Monday 12 October 2009

Whose head are we in?

In my workshops we often discuss creating and holding a point of view in fiction. Why is this important? David Lodge in 'The Art of Fiction', maintains that when the writer constantly shifts the point of view "the reader's involvement ..'production'of the meaning of the text, will be disturbed."



Jumping around, in and out of many character's heads, makes it almost impossible for the reader to settle down and enter the 'fictional dream' of the story. Put more simply, Tish Farrell,says, "Find the right narrative point of view (POV) and your story's voice will ring clear and true. But mix up your viewpoints and you risk losing both reader and plot."

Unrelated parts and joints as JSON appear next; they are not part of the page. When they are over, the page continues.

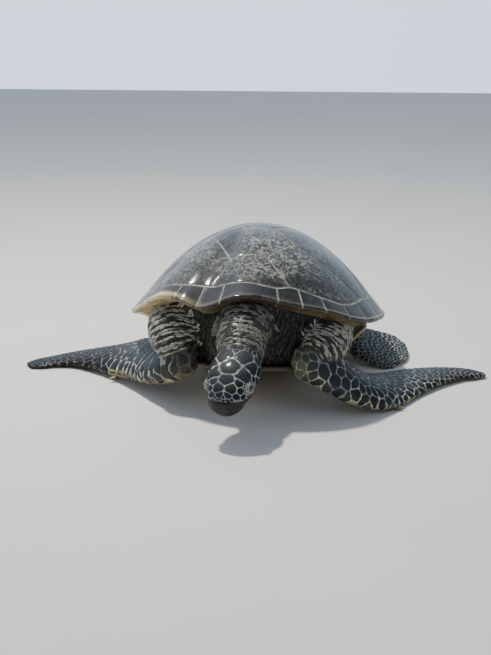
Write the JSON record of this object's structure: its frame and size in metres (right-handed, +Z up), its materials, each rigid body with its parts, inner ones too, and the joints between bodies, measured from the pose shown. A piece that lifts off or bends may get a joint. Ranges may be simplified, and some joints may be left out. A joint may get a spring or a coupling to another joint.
{
  "type": "green sea turtle, adult, hauled out on a beach",
  "caption": "Life-size still model of an adult green sea turtle resting on its belly, head bowed and turned, front of the shell raised on spread front flippers.",
  "frame": {"origin": "on the floor, inside the flat on which the belly plate rests", "axes": "+Z up; -Y the way the head points; +X the turtle's own left side"},
  "size_m": [1.3528, 1.1239, 0.4338],
  "materials": {
    "skin": "scaly, satin, slightly wet",
    "shell": "horn, streaked and mottled, semi-gloss",
    "belly_plate": "horn, satin",
    "beak": "horn, dark grey-brown, satin",
    "claw": "horn, satin",
    "eye": "wet, glossy"
  },
  "bodies": {
    "root": {"beak_lower": "beak", "beak_upper": "beak", "carapace": "shell", "eye_left": "eye", "eye_right": "eye", "front_arm_left": "skin", "front_arm_right": "skin", "front_claw_left": "claw", "front_claw_right": "claw", "front_flipper_left": "skin", "front_flipper_right": "skin", "head": "skin", "hind_claw_left": "claw", "hind_claw_right": "claw", "hind_flipper_left": "skin", "hind_flipper_right": "skin", "neck": "skin", "plastron": "belly_plate", "tail": "skin", "trunk": "skin"}
  },
  "joints": []
}
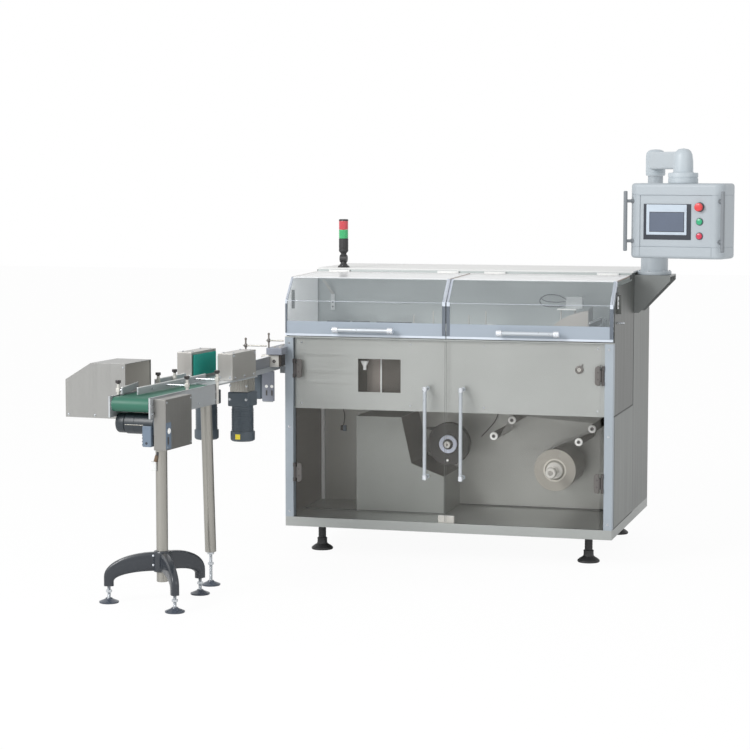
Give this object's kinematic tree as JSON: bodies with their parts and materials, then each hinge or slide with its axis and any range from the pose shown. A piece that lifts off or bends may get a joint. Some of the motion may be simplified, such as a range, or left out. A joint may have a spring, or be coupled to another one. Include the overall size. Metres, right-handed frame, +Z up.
{
  "type": "overwrapping machine",
  "caption": "Film overwrapping machine: steel cabinet with glass doors and lifting covers, film roll, swing arm control panel and belt infeed conveyor.",
  "frame": {"origin": "centre of the floor area that the machine and its infeed conveyor cover", "axes": "+X to the right along the cabinet's front, +Y to its back, +Z up"},
  "size_m": [2.72, 2.8014, 2.02],
  "materials": {
    "cabinet_steel": "satin",
    "aluminium": "anodised",
    "acrylic": "clear",
    "door_glass": "clear",
    "polished_steel": "polished",
    "black_rubber": "matte",
    "film": "semi gloss",
    "white_plastic": "gloss",
    "dark_plastic": "matte",
    "panel_paint": "semi gloss",
    "screen_glass": "gloss",
    "red_plastic": "gloss",
    "green_plastic": "gloss",
    "green_belt": "matte",
    "motor_paint": "semi gloss",
    "tripod_plastic": "semi gloss"
  },
  "bodies": {
    "machine": {"base_frame": "cabinet_steel", "cabinet_feet": "black_rubber", "front_posts": "aluminium", "left_side_panel": "cabinet_steel", "right_side_panel": "cabinet_steel", "back_plate": "cabinet_steel", "rear_cabinet": "cabinet_steel", "hinge_beam": "cabinet_steel", "roof_panel": "cabinet_steel", "front_panel": "cabinet_steel", "work_table": "cabinet_steel", "waste_chute": "cabinet_steel", "table_fittings": "polished_steel", "product_guide": "polished_steel", "film_web": "film", "door_hinge_blocks": "polished_steel", "lock_and_catch": "polished_steel", "cover_hinge_brackets": "polished_steel", "signal_tower": "dark_plastic", "tower_green_lens": "green_plastic", "tower_red_lens": "red_plastic", "panel_bracket": "cabinet_steel", "arm_column": "panel_paint", "conveyor_frame": "polished_steel", "conveyor_belt": "green_belt", "drive_cover": "polished_steel", "drive_motor": "motor_paint", "infeed_hood": "polished_steel", "guide_rails": "polished_steel", "infeed_bridge": "polished_steel", "gate_boxes": "polished_steel", "gate_belts": "green_belt", "gate_motors": "motor_paint", "stand_posts": "polished_steel", "tripod_base": "tripod_plastic", "stand_feet": "polished_steel", "bridge_guides": "polished_steel"},
    "left_door": {"left_door_glass": "door_glass", "left_door_fittings": "polished_steel"},
    "right_door": {"right_door_glass": "door_glass", "right_door_fittings": "polished_steel"},
    "left_cover": {"left_cover": "acrylic", "left_cover_fittings": "polished_steel"},
    "right_cover": {"right_cover": "acrylic", "right_cover_fittings": "polished_steel"},
    "film_reel": {"film_roll": "film", "film_shaft": "polished_steel"},
    "tape_reel": {"tape_reel": "dark_plastic"},
    "guide_roller_1": {"guide_roller_1": "polished_steel"},
    "guide_roller_2": {"guide_roller_2": "polished_steel"},
    "guide_roller_3": {"guide_roller_3": "polished_steel"},
    "guide_roller_4": {"guide_roller_4": "polished_steel"},
    "arm": {"swing_arm": "panel_paint"},
    "control_panel": {"hmi_box": "panel_paint", "hmi_screen": "screen_glass", "hmi_buttons": "red_plastic", "hmi_handles": "panel_paint"}
  },
  "joints": [
    {"name": "left_door_hinge", "type": "hinge", "parent": "machine", "child": "left_door", "pos_m": [-0.77472, 0.27673, 0.64], "axis": [0, 0, -1], "range_deg": [0, 80]},
    {"name": "right_door_hinge", "type": "hinge", "parent": "machine", "child": "right_door", "pos_m": [0.77328, 0.27673, 0.64], "axis": [0, 0, 1], "range_deg": [0, 100]},
    {"name": "left_cover_hinge", "type": "hinge", "parent": "machine", "child": "left_cover", "pos_m": [-0.41322, 0.81573, 1.397], "axis": [-1, 0, 0], "range_deg": [0, 75]},
    {"name": "right_cover_hinge", "type": "hinge", "parent": "machine", "child": "right_cover", "pos_m": [0.41178, 0.81573, 1.397], "axis": [-1, 0, 0], "range_deg": [0, 75]},
    {"name": "film_reel_spin", "type": "hinge", "parent": "machine", "child": "film_reel", "pos_m": [0.49328, 0.67173, 0.434], "axis": [0, 1, 0], "continuous": true},
    {"name": "tape_reel_spin", "type": "hinge", "parent": "machine", "child": "tape_reel", "pos_m": [-0.06272, 0.61073, 0.54], "axis": [0, 1, 0], "continuous": true},
    {"name": "guide_roller_1_spin", "type": "hinge", "parent": "machine", "child": "guide_roller_1", "pos_m": [0.28578, 0.65673, 0.683], "axis": [0, 1, 0], "continuous": true},
    {"name": "guide_roller_2_spin", "type": "hinge", "parent": "machine", "child": "guide_roller_2", "pos_m": [0.19428, 0.65673, 0.601], "axis": [0, 1, 0], "continuous": true},
    {"name": "guide_roller_3_spin", "type": "hinge", "parent": "machine", "child": "guide_roller_3", "pos_m": [0.68728, 0.65673, 0.652], "axis": [0, 1, 0], "continuous": true},
    {"name": "guide_roller_4_spin", "type": "hinge", "parent": "machine", "child": "guide_roller_4", "pos_m": [0.62128, 0.65673, 0.585], "axis": [0, 1, 0], "continuous": true},
    {"name": "arm_swivel", "type": "hinge", "parent": "machine", "child": "arm", "pos_m": [0.91128, 0.97673, 1.89], "axis": [0, 0, 1], "range_deg": [-35, 60]},
    {"name": "panel_swivel", "type": "hinge", "parent": "arm", "child": "control_panel", "pos_m": [1.11487, 0.50172, 1.855], "axis": [0, 0, 1], "range_deg": [-30, 30]}
  ]
}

So what should the writer do?
When writing any piece of fiction - short story or novel, it is important to decide
from the outset whose story you are telling. You may decide on one voice for your story or two or three. But once you have made this decision, these are the only POVs the reader should have to commit to. Switching viewpoints from paragraph to paragraph, simply because you cannot work out how to show something from the single POV,won't work. The reader will not trust your voice and will put the book down.
Almost anything a writer wants to show can be achieved by the single POV. It is not necessary to be inside a character's head to find out about them. After all, in real life, we are only inside out own heads. Yet we successfully interact with a huge range of people. This is because we weigh up others by their actions and their words.
Action and dialogue are two of the most important tools for the writer. These are the tools by which we 'show' our character, rather than 'tell' in long, boring info-dumps, all the details of their lives and characteristics.

MIRIAM'S TIP
Commit to a POV for your novel, step into your character's shoes and revel in the challenge of holding your POV for the next 50,000 words. Its a wonderful place to be.

Wednesday 7 October 2009

Raising the Human Spirit.

Melvin Burgess raised the concept of the human spirit in our characters during a recent Arvon creative writing course he lead with Malorie Blackman and which I attended this summer. So what does he mean?

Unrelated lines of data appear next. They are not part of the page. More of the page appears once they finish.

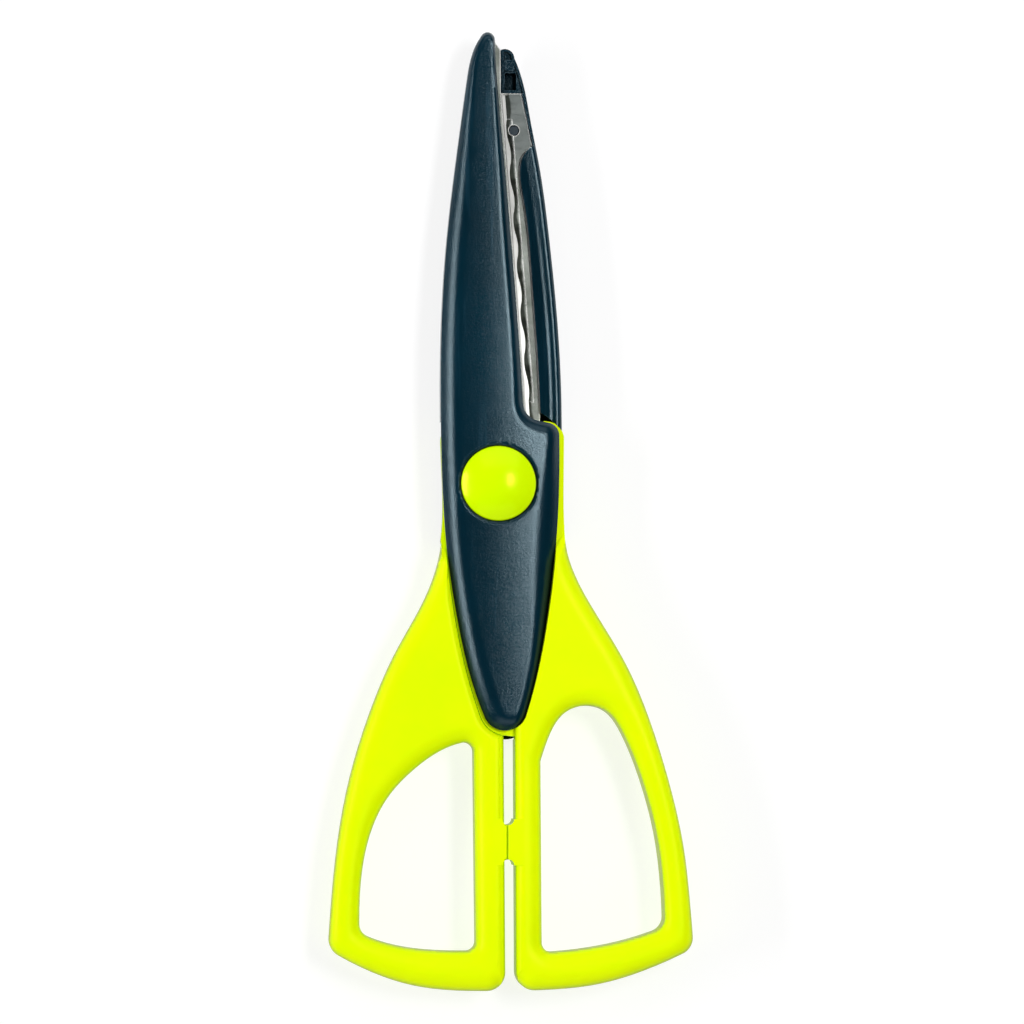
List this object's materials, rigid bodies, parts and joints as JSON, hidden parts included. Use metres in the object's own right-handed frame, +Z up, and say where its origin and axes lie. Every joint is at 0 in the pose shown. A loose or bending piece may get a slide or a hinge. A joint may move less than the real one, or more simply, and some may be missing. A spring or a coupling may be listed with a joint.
{
  "type": "decorative edge scissors",
  "caption": "Craft scissors that cut a waved paper edge: steel pattern blades in dark plastic shells, bright D-shaped finger loops and a domed pivot button.",
  "frame": {"origin": "pivot axis where it meets the plane that the closed scissors lie on", "axes": "+Z up along the pivot axis, away from the resting plane; +Y from the finger loops towards the blade tips; +X towards the front lever's loop"},
  "size_m": [0.0624, 0.1652, 0.013],
  "materials": {
    "neon_handle": "polished moulding, chartreuse",
    "neon_cap": "polished moulding, chartreuse",
    "navy_shell": "satin, finely grained",
    "navy_rivet": "satin",
    "blade_steel": "brushed, ground bevel",
    "pivot_steel": "zinc plated",
    "spring_steel": "plain",
    "white_nylon": "natural nylon"
  },
  "bodies": {
    "rear_lever": {"rear_handle": "neon_handle", "rear_shell": "navy_shell", "rear_blade": "blade_steel", "rear_blade_rivet": "navy_rivet", "rear_pivot_cap": "neon_cap"},
    "front_lever": {"front_handle": "neon_handle", "front_shell": "navy_shell", "front_blade": "blade_steel", "front_blade_rivet": "navy_rivet", "front_pivot_cap": "neon_cap", "pivot_bolt": "pivot_steel", "pivot_nut": "pivot_steel", "head_washer": "white_nylon", "wave_washer": "spring_steel"}
  },
  "joints": [
    {"name": "lever_pivot", "type": "hinge", "parent": "rear_lever", "child": "front_lever", "pos_m": [0, 0, 0.0056], "axis": [0, 0, 1], "range_deg": [0, 70]}
  ]
}
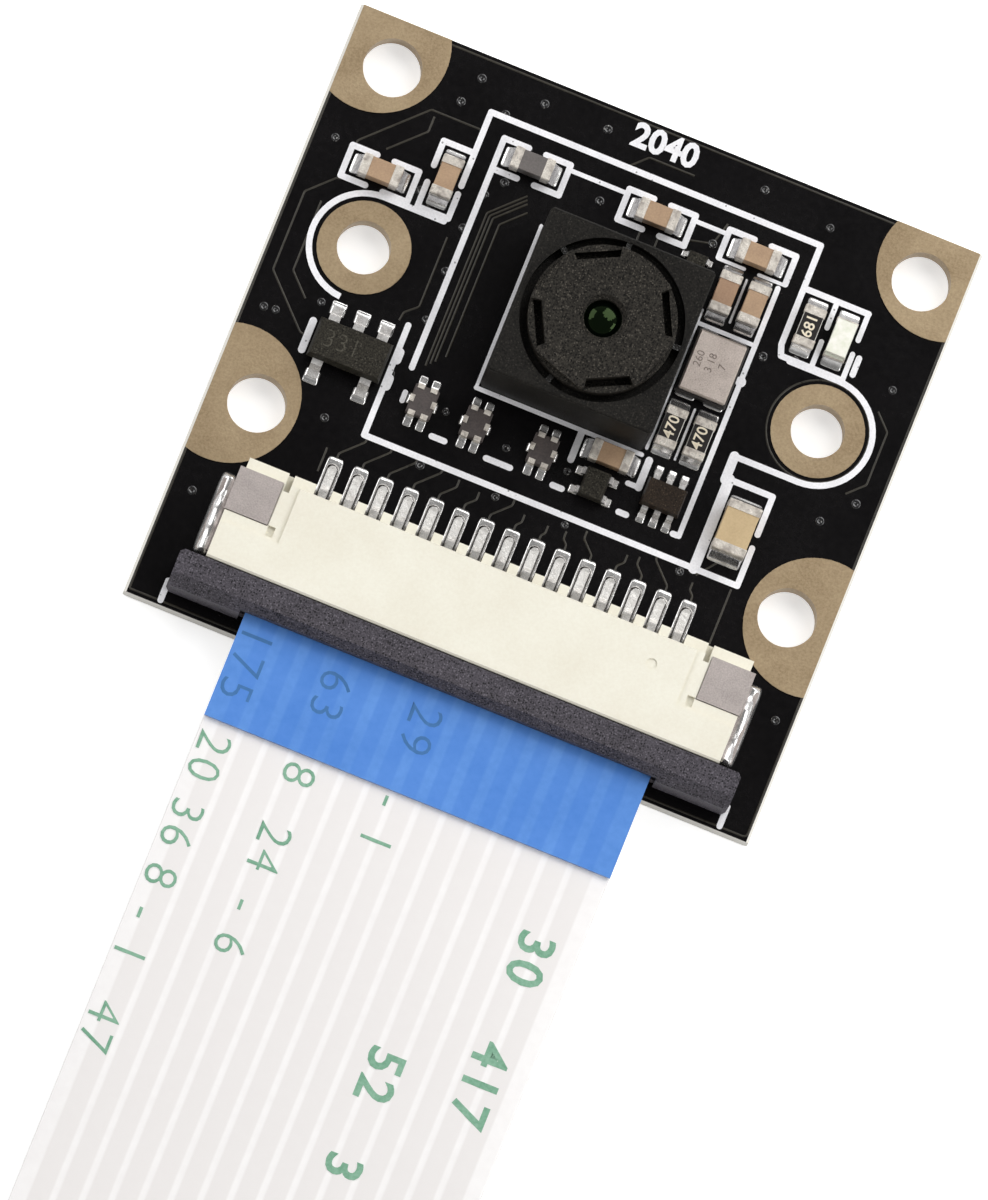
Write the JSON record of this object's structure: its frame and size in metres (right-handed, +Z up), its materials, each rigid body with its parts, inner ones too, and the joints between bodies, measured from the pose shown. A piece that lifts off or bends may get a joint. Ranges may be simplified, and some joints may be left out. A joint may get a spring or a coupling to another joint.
{
  "type": "camera module",
  "caption": "Small camera circuit board with a fixed-focus lens, mounting holes and a slider-lock connector that holds a flat ribbon cable.",
  "frame": {"origin": "centre of the circuit board's underside", "axes": "+X along the board's long edge, +Y away from the ribbon cable towards the lens side, +Z up out of the lens"},
  "size_m": [0.0248, 0.169, 0.0058],
  "materials": {
    "board_mask": "black solder mask over glass-fibre laminate",
    "gold_plating": "dull gold plating",
    "white_ink": "printed ink",
    "solder": "reflowed solder",
    "holder_black": "grainy moulded plastic",
    "barrel_black": "grainy moulded plastic",
    "lens_glass": "coated clear plastic lens",
    "spacer_black": "black film",
    "clear_glue": "cured clear glue",
    "filter_glass": "coated glass",
    "sensor_glass": "clear glass",
    "sensor_silicon": "silicon die",
    "housing_cream": "moulded cream plastic",
    "slider_grey": "grainy dark grey plastic",
    "contact_tin": "tinned copper alloy",
    "clip_tin": "matte tin",
    "ribbon_film": "translucent film over flat conductors",
    "stiffener_blue": "blue stiffener film",
    "finger_tin": "tinned copper",
    "capacitor_tan": "fired ceramic",
    "capacitor_brown": "fired ceramic",
    "bulk_tan": "fired ceramic",
    "bead_grey": "fired ferrite",
    "end_cap_tin": "tin plated end cap",
    "resistor_ceramic": "white alumina",
    "resistor_coat": "black glaze",
    "lamp_base": "white laminate",
    "lamp_clear": "milky clear resin",
    "filter_dark": "dark grey ceramic",
    "oscillator_base": "dark ceramic",
    "oscillator_lid": "matte metal lid",
    "package_grey": "moulded epoxy",
    "package_brown": "moulded epoxy",
    "lead_tin": "tinned lead"
  },
  "bodies": {
    "camera_board": {"circuit_board": "board_mask", "mounting_lands": "gold_plating", "printed_outlines": "white_ink", "solder_joints": "solder", "lens_holder": "holder_black", "lens_barrel": "barrel_black", "front_lens": "lens_glass", "middle_lens": "lens_glass", "rear_lens": "lens_glass", "front_spacer": "spacer_black", "rear_spacer": "spacer_black", "lens_retainer": "spacer_black", "glue_spots": "clear_glue", "infrared_filter": "filter_glass", "sensor_glass": "sensor_glass", "image_sensor": "sensor_silicon", "connector_housing": "housing_cream", "contact_pins": "contact_tin", "left_clip": "clip_tin", "right_clip": "clip_tin", "ribbon_cable": "ribbon_film", "near_stiffener": "stiffener_blue", "far_stiffener": "stiffener_blue", "near_fingers": "finger_tin", "far_fingers": "finger_tin", "capacitor_caps": "end_cap_tin", "bulk_capacitor": "bulk_tan", "bulk_caps": "end_cap_tin", "ferrite_bead": "bead_grey", "bead_caps": "end_cap_tin", "resistor_coats": "resistor_coat", "resistor_caps": "end_cap_tin", "lamp_base": "lamp_base", "lamp_lens": "lamp_clear", "lamp_caps": "end_cap_tin", "filter_terminals": "end_cap_tin", "oscillator_base": "oscillator_base", "oscillator_lid": "oscillator_lid", "regulator_body": "package_grey", "regulator_leads": "lead_tin", "transistor_body": "package_brown", "transistor_leads": "lead_tin", "shifter_body": "package_grey", "shifter_leads": "lead_tin", "clamp_body": "package_grey", "clamp_leads": "lead_tin", "capacitor_1": "capacitor_tan", "capacitor_2": "capacitor_tan", "capacitor_3": "capacitor_tan", "capacitor_4": "capacitor_tan", "capacitor_5": "capacitor_brown", "capacitor_6": "capacitor_tan", "capacitor_7": "capacitor_tan", "resistor_1": "resistor_ceramic", "resistor_2": "resistor_ceramic", "resistor_3": "resistor_ceramic", "filter_1": "filter_dark", "filter_2": "filter_dark", "filter_3": "filter_dark"},
    "slider": {"connector_slider": "slider_grey"}
  },
  "joints": [
    {"name": "slider_lock", "type": "slide", "parent": "camera_board", "child": "slider", "axis": [0, -1, 0], "range_m": [0, 0.0012]}
  ]
}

"The human spirit," says Melvin, "shows how people keep on trying and living and making relationships in the most dreadful of circumstances." In his latest novel, Nicholas Dane, he evokes the character of Bill Sykes from Oliver Twist, a man who seems to be pure evil. But Melvin contends that Sykes was an abused child.



In Nicholas Dane, Melvin explores the experiences of abused children. The Sykes character is Jonesey, a violent criminal who abuses his girlfriend. Yet in a memorable scene, Melvin depicts another more mellow side to Jonesey and shows us his 'human spirit.' For Melvin, the human spirit lies in the bonds between people. "I think of the human spirit," writes Melvin. "as always moving towards the light. You don't always get there - but never stop moving!"
On the Arvon course and in our blog since, many of us have debated further this idea. It seems to me that everyone has something of the human spirit in them but sometimes we forget to show it in our characters.

MIRIAM'S TIP
Remember to show your characters as complex and multi-layered,just as we all are in real life. Even the most awful characters should have a moment when they offer a glimpse of another side, the possibility of the human spirit. The writer should be able to show such a moment with any character at some point in the text.